Why It Matters for Traders

Net Speculative Basis Carry is a critical input for understanding when speculative positions are self-funding versus bleeding carry. When this carry turns negative — as it does in deep contango commodity markets or in steeply inverted yield curves for futures basis holders — speculative longs face an accelerating cost that mechanically forces position reduction, often accelerating price moves. Conversely, positive carry in backwardated markets incentivizes speculative length to persist longer, contributing to crowding risk in momentum strategies.

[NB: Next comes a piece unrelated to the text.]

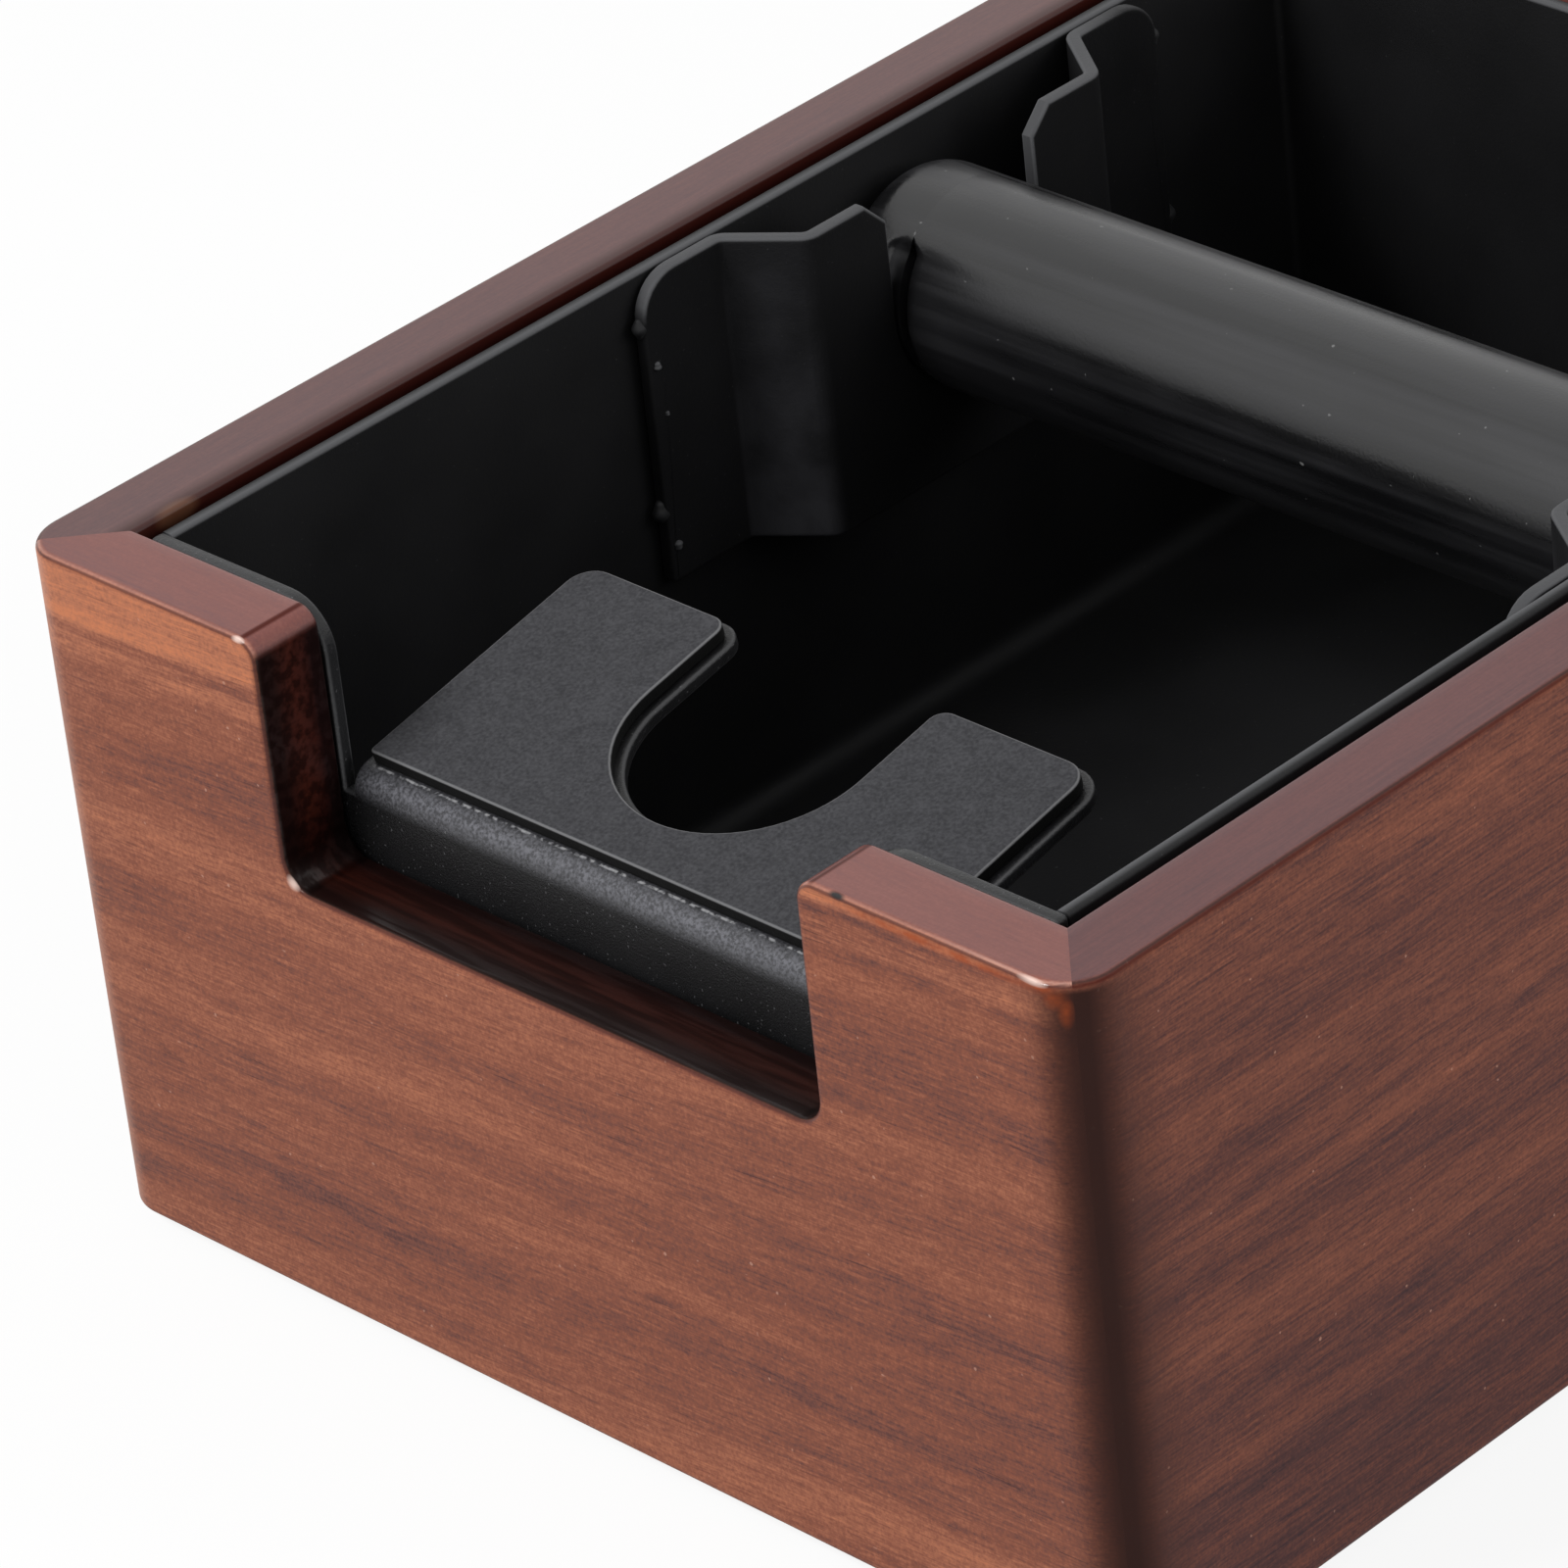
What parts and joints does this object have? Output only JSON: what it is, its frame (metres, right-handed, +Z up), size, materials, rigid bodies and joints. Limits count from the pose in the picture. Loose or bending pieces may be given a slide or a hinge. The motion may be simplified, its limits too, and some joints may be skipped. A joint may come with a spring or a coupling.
{
  "type": "coffee grounds bin",
  "caption": "Mitred wooden box with a front notch, a lift-out black metal liner with a sloping portafilter rest, and a rubber knock bar in open slots.",
  "frame": {"origin": "on the ground under the middle of the case", "axes": "+Z up, +Y from the notched front to the back along the longest side, +X to the right seen from the front"},
  "size_m": [0.155, 0.202, 0.087],
  "materials": {
    "wood": "satin lacquered walnut-brown hardwood with long straight grain",
    "plywood": "plain birch plywood",
    "coated_steel": "fine matte black powder coat",
    "grey_rubber": "matte dark grey sheet rubber",
    "black_rubber": "smooth satin black rubber",
    "foot_rubber": "matte black rubber",
    "bare_steel": "plain turned steel"
  },
  "bodies": {
    "case": {"front_board": "wood", "back_board": "wood", "left_board": "wood", "right_board": "wood", "base_board": "plywood", "foot_front_left": "foot_rubber", "foot_front_right": "foot_rubber", "foot_rear_left": "foot_rubber", "foot_rear_right": "foot_rubber", "foot_screw_front_left": "bare_steel", "foot_screw_front_right": "bare_steel", "foot_screw_rear_left": "bare_steel", "foot_screw_rear_right": "bare_steel"},
    "liner": {"liner_tray": "coated_steel", "liner_front": "coated_steel", "rest_mat": "grey_rubber", "left_bar_holder": "coated_steel", "right_bar_holder": "coated_steel"},
    "knock_bar": {"bar_core": "bare_steel", "bar_sleeve": "black_rubber", "bar_end_left": "black_rubber", "bar_end_right": "black_rubber"}
  },
  "joints": [
    {"name": "liner_lift", "type": "slide", "parent": "case", "child": "liner", "axis": [0, 0, 1], "range_m": [0, 0.08]},
    {"name": "bar_lift", "type": "slide", "parent": "liner", "child": "knock_bar", "axis": [0, 0, 1], "range_m": [0, 0.045]}
  ]
}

For equity volatility traders, the concept maps onto the volatility risk premium: the carry embedded in short volatility positions is the realized-minus-implied spread. Monitoring the aggregate net speculative basis carry across asset classes helps identify regimes where carry-funded positioning is systemically fragile.

How to Read and Interpret It

  • Positive and rising: Speculative positions are well-compensated by roll and financing dynamics; trend persistence is likely; watch for crowding.
  • Positive but compressing: Roll yield or rate dynamics are eroding speculative carry; early warning of forced unwind or rotation.
  • Negative: Speculative holders are paying to hold positions; basis carry bleed is active; elevated risk of momentum reversal or CTA trend following strategy drawdown.
  • Combine with COT report net speculative positioning to assess how much capital is exposed to a specific carry regime.

Historical Context

During the 2014–2016 oil bear market, crude oil futures shifted from mild backwardation to severe contango (WTI front-month trading $10–12/barrel below 12-month futures at the trough in early 2016). Net speculative basis carry for long crude futures turned deeply negative — non-commercial longs were paying approximately $8–10/barrel per year in roll costs. This created a self-reinforcing liquidation dynamic: speculative long unwinding pushed the spot price lower, which steepened contango further, which increased carry bleed, which forced further liquidation — a classic endogenous risk spiral.

Limitations and Caveats

Net Speculative Basis Carry is difficult to observe directly in real time; it must be estimated from futures curve shape, financing rates, and COT positioning data, each of which is released with a lag. The measure conflates heterogeneous strategies within the "non-commercial" category — some systematic CTA funds, some macro discretionary, some risk parity. Additionally, basis carry signals can be distorted during options expiry windows when delta hedging flows dominate futures-spot dynamics independent of speculative carry incentives.

What to Watch

  • Crude oil and metals futures curve shape: Monitor the 1M-12M calendar spread to gauge roll cost direction for speculative longs.
  • Treasury futures basis: Track net speculative positioning in CFTC data against implied repo rates to assess basis carry in rates.
  • SOFR vs. Fed Funds expectations: Changes in short-rate dynamics alter the financing leg of basis carry across all asset classes.
  • COT net speculative length extremes: When net length is near historical highs and carry is compressing, unwind risk is elevated.

Frequently Asked Questions

How does net speculative basis carry differ from simple roll yield?
Roll yield captures only the gain or loss from rolling a futures position to the next contract as it approaches expiry, while net speculative basis carry also incorporates financing costs and, in commodities, storage or convenience yield. The net figure represents what a speculative participant actually earns or pays in total for maintaining a futures position relative to spot.
When does negative basis carry trigger forced position unwinds?
Forced unwinds typically occur when carry bleed reaches a threshold where holding the position no longer meets a fund's Sharpe ratio or drawdown constraints, often after 2–4 months of persistent negative carry in commodity markets or after a significant basis widening event in rates. This is most acute when gross leverage is high and positions are crowded, amplifying the price impact of simultaneous liquidations.
Can you use basis carry as a contrarian signal?
Yes — when net speculative basis carry is deeply negative and COT data shows positioning is already being reduced, a mean-reversion in futures curve shape can rapidly flip carry positive, creating a strong tailwind for contrarian long positions. Historical commodity market bottoms have often coincided with peak contango and maximum speculative position liquidation.